## What needs to be done
Copy out all of the material, matching it word for word.

## Data segment

**********

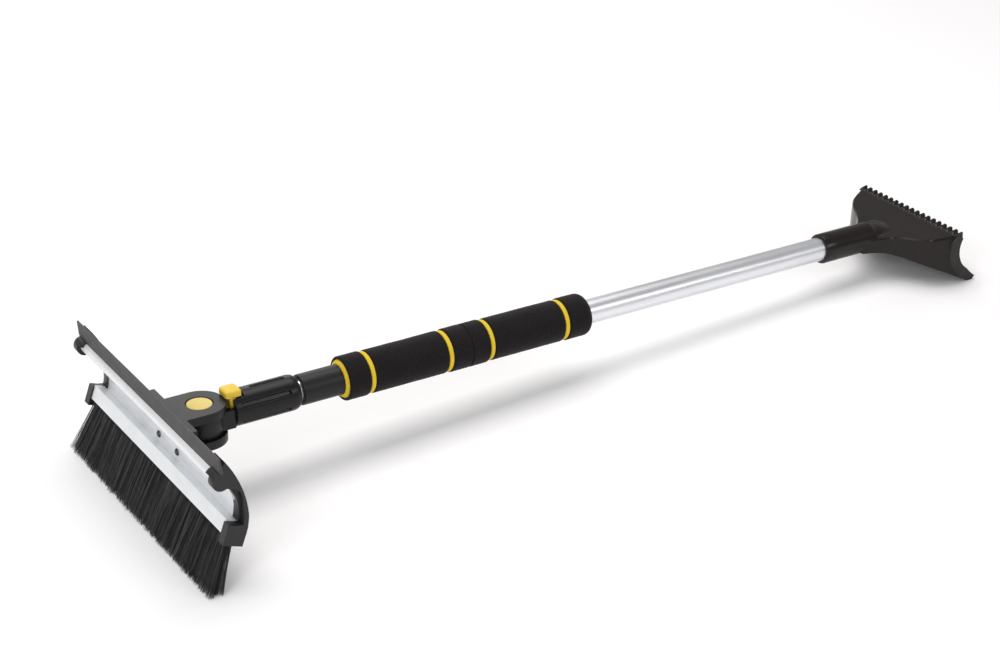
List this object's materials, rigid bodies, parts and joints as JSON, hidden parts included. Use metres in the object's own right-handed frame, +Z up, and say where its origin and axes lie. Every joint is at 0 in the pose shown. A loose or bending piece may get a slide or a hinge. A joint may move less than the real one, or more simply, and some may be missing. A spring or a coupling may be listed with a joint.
{
  "type": "snow brush scraper",
  "caption": "Telescopic snow brush with a swivelling squeegee and bristle head, two foam grips and a toothed ice scraper at the other end.",
  "frame": {"origin": "on the ground, at the middle of the level face that the bristle tips stand on", "axes": "+X along the pole from the brush head to the scraper, +Z up, +Y to the left of someone looking along +X"},
  "size_m": [0.8303, 0.275, 0.1137],
  "materials": {
    "satin_aluminium": "satin anodised, drawn along the tube",
    "painted_aluminium": "satin light grey-white powder coat",
    "black_bush": "satin moulded",
    "black_plastic": "fine moulded grain, satin",
    "sleeve_plastic": "satin moulded",
    "cap_plastic": "satin moulded",
    "scraper_plastic": "glossy moulded",
    "black_nylon": "matt",
    "white_nylon": "matt",
    "zinc_steel": "zinc plated",
    "black_rivet": "black zinc, satin",
    "yellow_plastic": "satin moulded",
    "pale_yellow_plastic": "satin moulded",
    "yellow_foam": "closed-cell foam",
    "black_foam": "closed-cell foam, ground",
    "blade_rubber": "smooth, matt",
    "bristle_fibre": "crimped synthetic filaments"
  },
  "bodies": {
    "pole": {"outer_tube": "satin_aluminium", "tube_bush": "black_bush", "foam_core_front": "yellow_foam", "foam_core_rear": "yellow_foam", "foam_band_front_end": "black_foam", "foam_grip_front": "black_foam", "foam_band_front_mid": "black_foam", "foam_band_rear_mid": "black_foam", "foam_grip_rear": "black_foam", "foam_band_rear_end": "black_foam", "scraper_head": "scraper_plastic", "scraper_screw": "zinc_steel"},
    "lock_ring": {"lock_ring": "white_nylon"},
    "inner_pole": {"inner_tube": "satin_aluminium", "lock_cam": "black_nylon", "lock_cam_rivet": "zinc_steel", "swivel_neck": "black_plastic", "neck_sleeve": "sleeve_plastic", "sleeve_screw": "zinc_steel"},
    "lock_slider": {"lock_slider": "yellow_plastic"},
    "head": {"bracket": "black_plastic", "pivot_bolt": "zinc_steel", "pivot_nut": "zinc_steel", "friction_washers": "white_nylon", "pivot_cap": "pale_yellow_plastic", "bracket_rivets": "black_rivet", "head_profile": "painted_aluminium", "squeegee_blade": "blade_rubber", "bristle_strip": "black_nylon", "bristles": "bristle_fibre", "end_cap_left": "cap_plastic", "end_cap_right": "cap_plastic", "end_cap_screws": "zinc_steel"}
  },
  "joints": [
    {"name": "pole_extend", "type": "slide", "parent": "pole", "child": "lock_ring", "axis": [-0.9989, 0, 0.0467], "range_m": [0, 0.35]},
    {"name": "pole_twist", "type": "hinge", "parent": "lock_ring", "child": "inner_pole", "pos_m": [0.05802, 0, 0.0715], "axis": [-0.9989, 0, 0.0467], "range_deg": [-90, 90]},
    {"name": "head_swivel", "type": "hinge", "parent": "inner_pole", "child": "head", "pos_m": [0.05802, 0, 0.0715], "axis": [0.0467, 0, 0.9989], "range_deg": [-90, 90]},
    {"name": "lock_slide", "type": "slide", "parent": "inner_pole", "child": "lock_slider", "axis": [-0.9989, 0, 0.0467], "range_m": [0, 0.0018]}
  ]
}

**********

## Task result
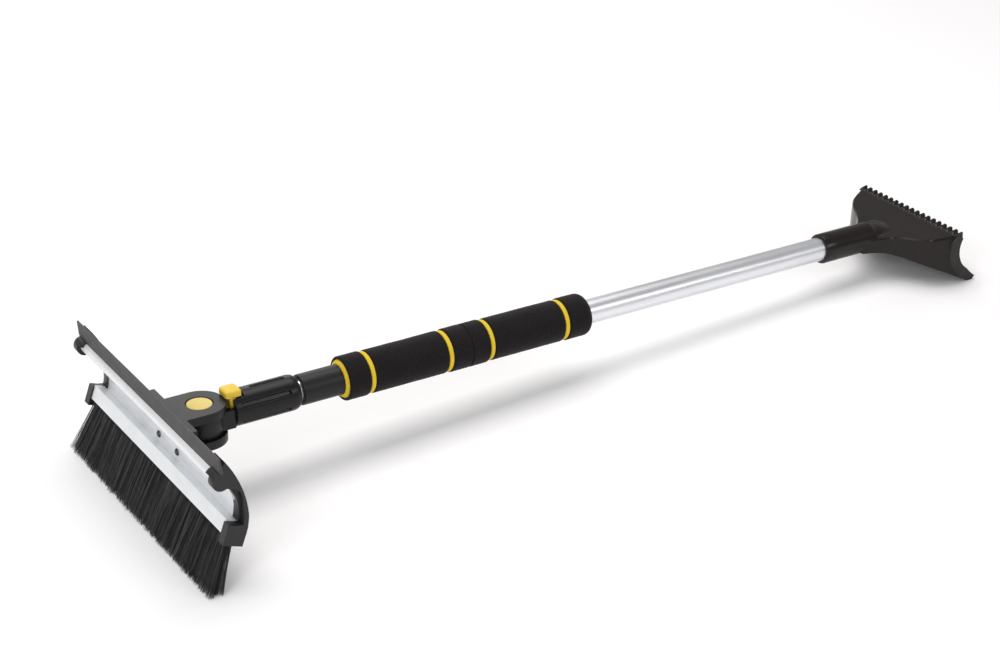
List this object's materials, rigid bodies, parts and joints as JSON, hidden parts included. Use metres in the object's own right-handed frame, +Z up, and say where its origin and axes lie. Every joint is at 0 in the pose shown. A loose or bending piece may get a slide or a hinge. A joint may move less than the real one, or more simply, and some may be missing. A spring or a coupling may be listed with a joint.
{
  "type": "snow brush scraper",
  "caption": "Telescopic snow brush with a swivelling squeegee and bristle head, two foam grips and a toothed ice scraper at the other end.",
  "frame": {"origin": "on the ground, at the middle of the level face that the bristle tips stand on", "axes": "+X along the pole from the brush head to the scraper, +Z up, +Y to the left of someone looking along +X"},
  "size_m": [0.8303, 0.275, 0.1137],
  "materials": {
    "satin_aluminium": "satin anodised, drawn along the tube",
    "painted_aluminium": "satin light grey-white powder coat",
    "black_bush": "satin moulded",
    "black_plastic": "fine moulded grain, satin",
    "sleeve_plastic": "satin moulded",
    "cap_plastic": "satin moulded",
    "scraper_plastic": "glossy moulded",
    "black_nylon": "matt",
    "white_nylon": "matt",
    "zinc_steel": "zinc plated",
    "black_rivet": "black zinc, satin",
    "yellow_plastic": "satin moulded",
    "pale_yellow_plastic": "satin moulded",
    "yellow_foam": "closed-cell foam",
    "black_foam": "closed-cell foam, ground",
    "blade_rubber": "smooth, matt",
    "bristle_fibre": "crimped synthetic filaments"
  },
  "bodies": {
    "pole": {"outer_tube": "satin_aluminium", "tube_bush": "black_bush", "foam_core_front": "yellow_foam", "foam_core_rear": "yellow_foam", "foam_band_front_end": "black_foam", "foam_grip_front": "black_foam", "foam_band_front_mid": "black_foam", "foam_band_rear_mid": "black_foam", "foam_grip_rear": "black_foam", "foam_band_rear_end": "black_foam", "scraper_head": "scraper_plastic", "scraper_screw": "zinc_steel"},
    "lock_ring": {"lock_ring": "white_nylon"},
    "inner_pole": {"inner_tube": "satin_aluminium", "lock_cam": "black_nylon", "lock_cam_rivet": "zinc_steel", "swivel_neck": "black_plastic", "neck_sleeve": "sleeve_plastic", "sleeve_screw": "zinc_steel"},
    "lock_slider": {"lock_slider": "yellow_plastic"},
    "head": {"bracket": "black_plastic", "pivot_bolt": "zinc_steel", "pivot_nut": "zinc_steel", "friction_washers": "white_nylon", "pivot_cap": "pale_yellow_plastic", "bracket_rivets": "black_rivet", "head_profile": "painted_aluminium", "squeegee_blade": "blade_rubber", "bristle_strip": "black_nylon", "bristles": "bristle_fibre", "end_cap_left": "cap_plastic", "end_cap_right": "cap_plastic", "end_cap_screws": "zinc_steel"}
  },
  "joints": [
    {"name": "pole_extend", "type": "slide", "parent": "pole", "child": "lock_ring", "axis": [-0.9989, 0, 0.0467], "range_m": [0, 0.35]},
    {"name": "pole_twist", "type": "hinge", "parent": "lock_ring", "child": "inner_pole", "pos_m": [0.05802, 0, 0.0715], "axis": [-0.9989, 0, 0.0467], "range_deg": [-90, 90]},
    {"name": "head_swivel", "type": "hinge", "parent": "inner_pole", "child": "head", "pos_m": [0.05802, 0, 0.0715], "axis": [0.0467, 0, 0.9989], "range_deg": [-90, 90]},
    {"name": "lock_slide", "type": "slide", "parent": "inner_pole", "child": "lock_slider", "axis": [-0.9989, 0, 0.0467], "range_m": [0, 0.0018]}
  ]
}